15. Measuring Average Message Processing Time

Track the latency between message creation and processing time by calculating the difference in timestamps.

Example: Measuring Latency

pipeline:
  processors:
    - bloblang: |
        # Ignore messages without a timestamp
        root = if !this.exists("timestamp_ms") { deleted() }
    - bloblang: |
        let current_timestamp = (timestamp_unix_nano() / 1_000_000).floor()
        let original_timestamp = this.timestamp_ms.number()
        let latency = $current_timestamp - $original_timestamp
        let process_value_name = meta("kafka_topic").replace_all(".", "_")

        root = {
          "timestamp_ms": $current_timestamp,
          $process_value_name: $latency
        }

output:
  kafka:
    addresses:
      - kafka-broker:9092
    topic: ia.performance.latency.processValue
    client_id: benthos-latency-measurement

Explanation:

  • Calculates the latency by subtracting the original timestamp from the current time.
  • Constructs a process value name based on the topic.
  • Publishes the latency measurement to a Kafka topic.

16. Fetching Images from a Thermal Camera and Pushing to Kafka

Capture images from a network camera and publish them to a Kafka topic in base64-encoded format.
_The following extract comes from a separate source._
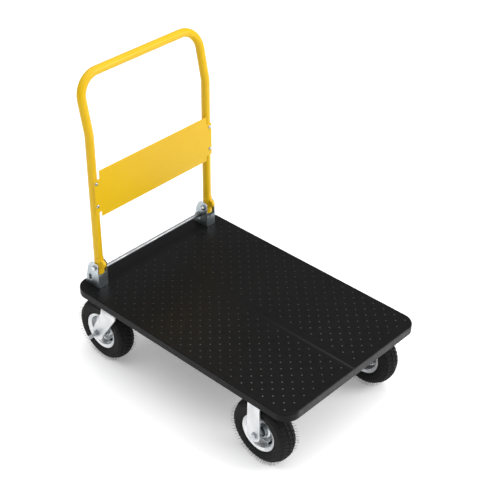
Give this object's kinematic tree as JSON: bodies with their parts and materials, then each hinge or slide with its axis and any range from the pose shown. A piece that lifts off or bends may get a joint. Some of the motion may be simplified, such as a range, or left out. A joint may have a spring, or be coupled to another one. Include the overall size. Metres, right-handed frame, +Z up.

Example: Capturing and Sending Images

input:
  http_client:
    url: http://camera-ip-address/snapshot.jpg
    verb: GET
    basic_auth:
      enabled: true
      username: admin
      password: admin
    rate_limit: webcam_frequency
    timeout: 5s
    retries: 3

pipeline:
  processors:
    - bloblang: |
        let image_base64 = content().encode("base64").string()
        let timestamp = (timestamp_unix_nano() / 1_000_000).floor()
        root = {
          "timestamp_ms": $timestamp,
          "image_base64": $image_base64
        }

output:
  kafka:
    addresses:
      - kafka-broker:9092
    topic: ia.raw.camera.images
    client_id: benthos-camera-client

rate_limit_resources:
  - label: webcam_frequency
    local:
      count: 1
      interval: 1s

Explanation:

  • Uses the http_client input to fetch images from the camera.
  • Encodes the image data to base64.
  • Adds a timestamp and constructs the message.
  • Publishes to a Kafka topic.

17. Combining OPC UA Messages into a Single JSON Payload

Example (Custom Data Flow Component): Aggregating OPC UA Messages

pipeline:
  processors:
    - bloblang: |
        # Map OPC UA node IDs to desired field names
        let field_name = match {
          meta("opcua_attr_nodeid") == "ns=4;i=3" => "machineNumber",
          meta("opcua_attr_nodeid") == "ns=4;i=4" => "dataSetNumber",
          _ => meta("opcua_tag_name")
        }
        root = {
          $field_name: this.value
        }
    - archive:
        format: json_array
    - bloblang: |
        # Add a common timestamp and merge all messages
        root = this
          .append({"timestamp_ms": (timestamp_unix_nano() / 1_000_000).floor()})
          .squash()

Explanation:

  • We use meta("opcua_attr_nodeid") and meta("opcua_tag_name") from metadata.

18. Calculate the average of numerical values within an array.

Example: Calculating an Average

pipeline:
  processors:
    - bloblang: |
        let values = this.measurements
        let total = $values.sum()
        let count = $values.length()
        let average = $total / $count

        root = {
          "timestamp_ms": (timestamp_unix_nano() / 1_000_000).floor(),
          "average_measurement": $average
        }

Explanation:

  • Sums up all values in the measurements array.
  • Calculates the average.
  • Constructs a new message with the average value.

Input:

{
  "measurements": [10, 20, 30, 40, 50]
}

Output:

{
  "timestamp_ms": 1633072800000,
  "average_measurement": 30
}

19. Conditional Logic Based on Bitmask

Perform actions based on specific bits set in a value (e.g., status codes).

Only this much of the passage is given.